III. Fairness or justice approach: Aristotle and Greek philosophers have contributed the idea that all equals should be treated equally (Reddy, Nanda Kishore, Ajmera, Santosh, 2015). In tasic term, The Fairness Approach focuses on the fair and equitable distribution of good and harm, and/or the social benefits and social costs, across the spectrum of society. It starts with the principle that all equals should be treated similarly, and those who are unequal due to relevant differences, should be treated differently in a manner that is fair and proportionate to, or commensurate with, their difference. Rawls suggested the idea of "original position", a mental exercise whereby a group of rational people must establish a principle of fairness (such as distribution of income) without knowing beforehand where on the resulting pecking order they will end up themselves.

IV. Common goods approach: Greek philosophers have contributed the notion life in community is a good in itself and that our actions should contribute to that life. The common good concept was originated in ancient time by many philosophers like Plato, Aristotle, Cicero. More recently, contemporary ethicists, John Rawls defined the common good as certain general conditions those are equally applicable to everyone’s advantage. This approach to ethics assumes a society comprising individuals whose own good is inextricably linked to the good of community (Reddy, Nanda Kishore, Ajmera, Santosh, 2015). Rawls's theory of justice revolves around the adaptation of two fundamental principles of justice which would, in turn, guarantee a just and morally acceptable society. The first principle guarantees the right of each person to have the most extensive basic liberty compatible with the liberty of others. The second principle states that social and economic positions are to be (a) to everyone's advantage and (b) open to all. In this approach, the focus is on ensuring that the social policies, social systems, institutions, and environments are beneficial to all. Examples of goods common to all include affordable health care, effective public safety, peace among nations, a just legal system, and an unpolluted environment.

V. Virtue approach: This is very primitive approach to ethics in which ethical actions ought to be consistent with certain ideal virtues that provide for the full development of our humanity. The virtual approach to ethics assumes that there are certain ideals toward which we should strive which offer overall development of humans. These virtues are dispositions and habits that enables us to act according to the highest potential of our character and on behalf of values like truth and beauty. Honesty, courage, compassion, generosity, tolerance, love fidelity, integrity, fairness, self-control, and prudence are examples of virtue (Reddy, Nanda Kishore, Ajmera, Santosh, 2015).

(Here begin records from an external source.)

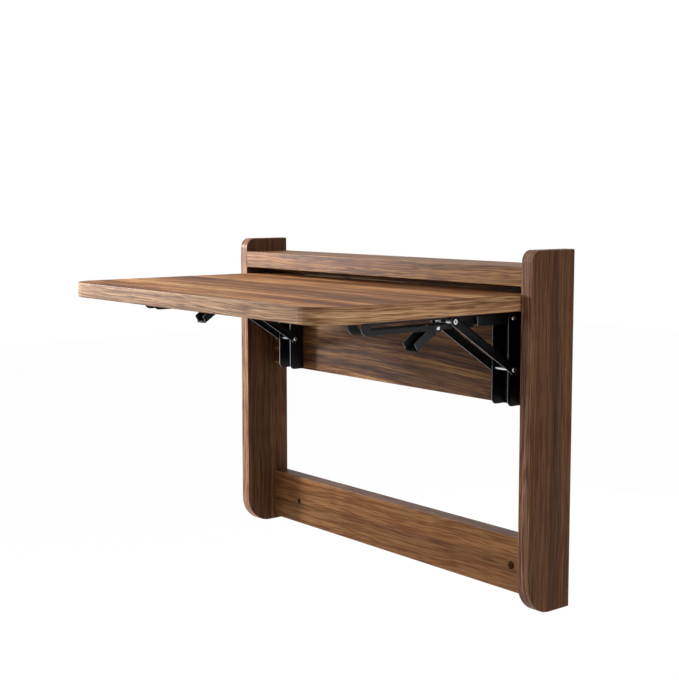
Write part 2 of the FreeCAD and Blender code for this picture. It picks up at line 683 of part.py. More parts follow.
def make_spring(side, middle):
    """The torsion spring on the lever rivet: one unbroken wire with a leg along the lever."""
    wire_radius = size("spring_wire_radius")
    coil = size("lever_rivet_radius") + wire_radius + size("spring_play")
    pitch = size("spring_pitch")
    turns = int(size("spring_turns"))

    def on_coil(angle):
        """A point of the wire's middle line, wound about X from the bottom of the coil."""
        along = pitch * (angle / (2 * math.pi) - turns / 2)
        return Vector(along, coil * math.sin(angle), -coil * math.cos(angle))

    def way_at(angle):
        """The wire's direction at that point."""
        way = Vector(pitch / (2 * math.pi), coil * math.cos(angle), coil * math.sin(angle))
        return way.normalize()

    leg_start = on_coil(0) - way_at(0) * size("spring_leg")
    edges = [Part.LineSegment(leg_start, on_coil(0)).toShape()]
    quarters = [step * math.pi / 2 for step in range(4 * turns + 1)]
    for before, after in zip(quarters, quarters[1:]):
        edges += biarc(on_coil(before), way_at(before), on_coil(after), way_at(after))
    coil_end = on_coil(quarters[-1])
    edges.append(Part.LineSegment(coil_end, coil_end + way_at(0) * coil).toShape())
    path = Part.Wire(edges)
    section = Part.Wire([Part.Circle(leg_start, way_at(0), wire_radius).toShape()])

    samples = [on_coil(step * math.pi / 12) for step in range(24 * turns + 1)]
    gaps = [first.distanceToPoint(second) for number, first in enumerate(samples)
            for second in samples[number + 12:]]
    print(f"{side} spring: least gap between turns {min(gaps) - 2 * wire_radius:.2f} mm")

    spring = doc.addObject("Part::Feature", f"{side}_lever_spring")
    spring.Label = f"{side}_lever_spring"
    spring.Shape = path.makePipeShell([section], True, False)
    spring.Placement = doc.getObject(f"{side}_release_lever").Placement
    pieces.append(spring)


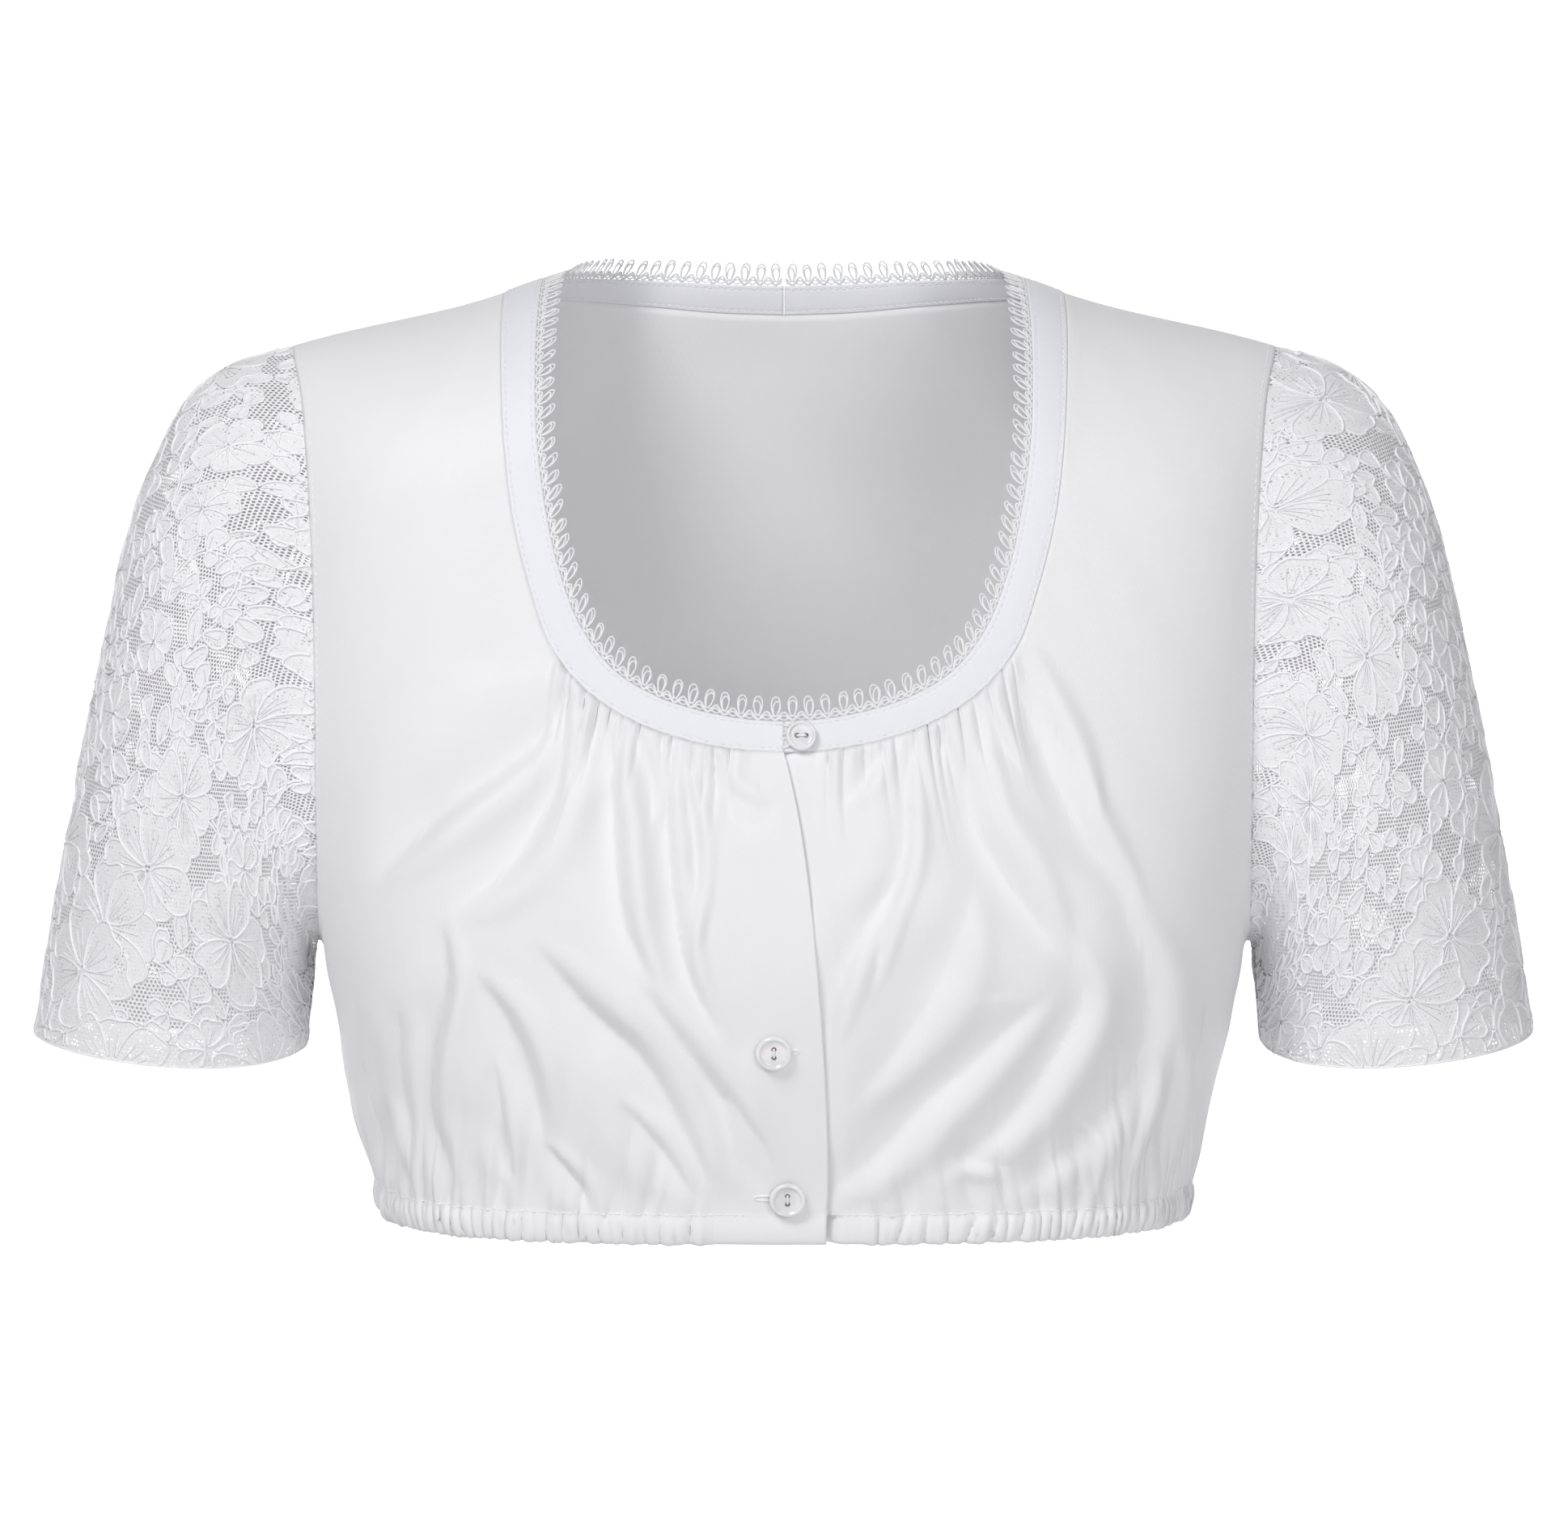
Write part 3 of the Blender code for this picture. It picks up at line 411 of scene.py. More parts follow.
def lapAngle(level):
    return formPlace(-lapOver(level), np.asarray(level, float))[0]


panels = {
    "columns": 270, "backHalfColumns": 131, "rows": 112, "hemRows": 13,
    "underarmRow": 0.34,   # share of the rows that lie below the underarm
    "sideReach": 2.5,      # power by which the shape of the side edge dies away inwards
    "drop": 6.0,           # how far the underarm is drawn down; the dent is how far in
    "dent": 1.2, "dentShare": 0.12, "dentRow": 0.05,
    "cloth": 0.5,          # thickness of the cotton
    "facing": 0.95,        # at the folded front edge
    "facingWidth": 26.0,
    "seamGap": 0.06,
    "hemTube": 1.7,        # half thickness of the turned hem with its elastic
    "hemRidge": 1.3,       # height of its pleats
    "neckFlat": 10.0, "neckGathered": 90.0, "neckShare": 0.8, "backNeckShare": 0.6,
    "frontLength": 172.0,  # from the neck band to the stitching of the hem
    "lapBack": 1.5,        # how far the left front lies behind the right, more at the hem
    "lapBackHem": 2.3,
    "lapEase": 7.0,
    "backDeeper": 1.5,     # factor on the depths of the back's folds
}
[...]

In dealing with an ethical problem using the virtue approach, people might ask, What kind of person should I be? What will promote the development of character within myself? within my community.

This approach focuses on attitudes, dispositions, or character traits that enable us to be and to act in ways that develop our human potential. It is to be noted that different communities may identify differing virtues. The principle states: "What is ethical is what develops moral virtues in ourselves and our communities."